The experiences of these six countries have implications for future policy at multiple levels-for national efforts within developing countries, for the evolving international climate framework, and for other bilateral or multilateral efforts aimed at encouraging emission reduction in developing countries.
One broad lesson, given the diversity of drivers and co-benefits, is the need at both the national and international levels for flexible policy approaches promoting and crediting a broad range of emission reduction and sequestration activities. Other policy priorities include: continuing to promote market reforms, such as more realistic energy pricing, that can accelerate economic growth while reducing emissions growth; working within developing countries and through bilateral and multilateral efforts to improve investment environments and create stronger incentives for climate-friendly investments; targeting capacity-building assistance to most effectively capitalize on natural synergies between climate mitigation and other development priorities; and supporting policies that address both climate and local environmental needs, such as improving air quality and reducing deforestation.

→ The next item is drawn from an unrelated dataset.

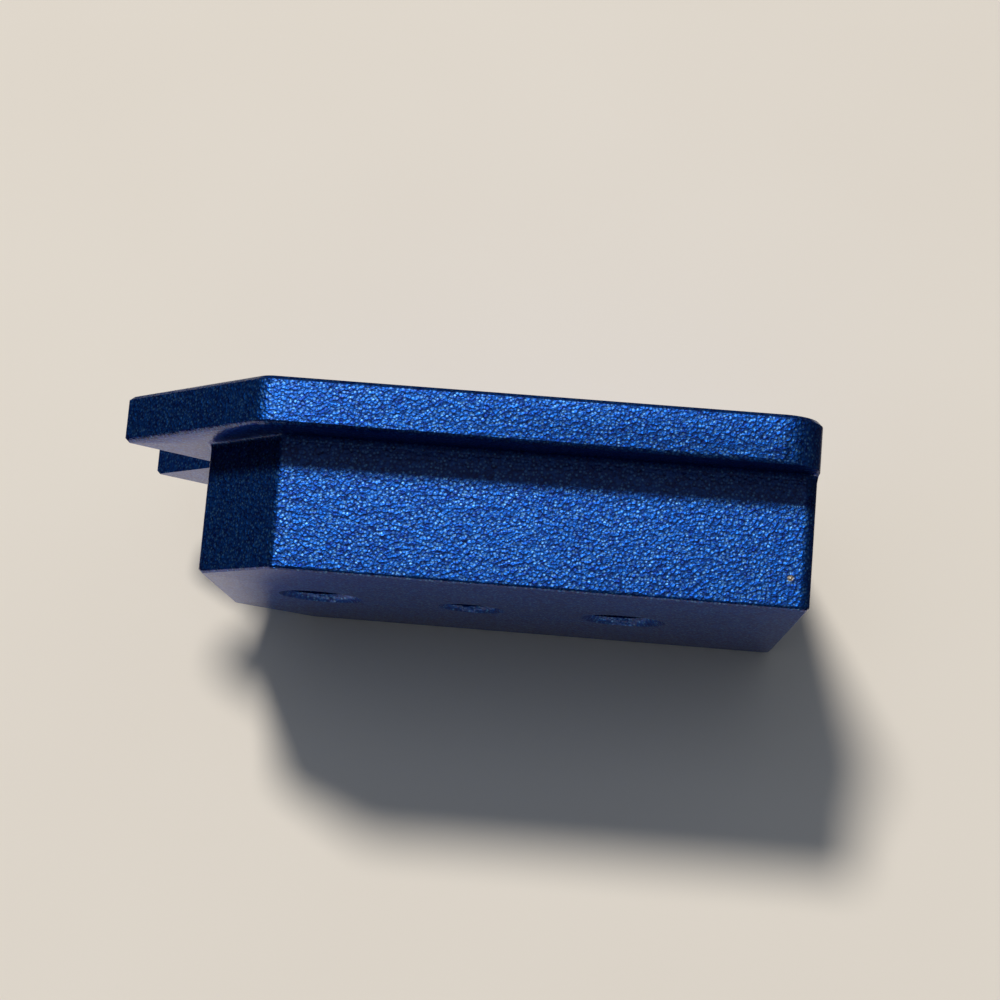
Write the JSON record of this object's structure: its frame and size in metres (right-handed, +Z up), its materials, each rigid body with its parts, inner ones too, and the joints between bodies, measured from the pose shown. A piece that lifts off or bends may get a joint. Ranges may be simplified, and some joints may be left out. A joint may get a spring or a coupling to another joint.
{
  "type": "machined aluminium block",
  "caption": "One-piece machined aluminium block: a swallow-tailed plate over a narrower block with tapped blind holes in a row, bead-blasted and anodised blue.",
  "frame": {"origin": "middle of the footprint on the ground, with the part lying on its back long side", "axes": "+X along the part from the swallow tail to the square end, +Y towards the plate's plain top, which leans back, and +Z up, out of the long side that faces up"},
  "size_m": [0.0438, 0.0206, 0.0309],
  "materials": {
    "anodised_aluminium": "bead-blasted and anodised blue, satin with a fine sparkle"
  },
  "bodies": {
    "root": {"machined_block": "anodised_aluminium"}
  },
  "joints": []
}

While this analysis has documented significant greenhouse gas mitigation in key developing countries, energy use and emissions will continue to climb as these countries attain higher levels of development. Far greater efforts to reduce emissions in both developed and developing countries will be required in the coming decades to avert the worst consequences of global climate change. These efforts must include stronger national policies as well as an evolving international regime that ensures adequate efforts by all major emitting countries. By highlighting the current and potential contribution of developing countries to emission mitigation, this report aims to enhance the prospects for stronger international cooperation toward the shared goal of climate protection.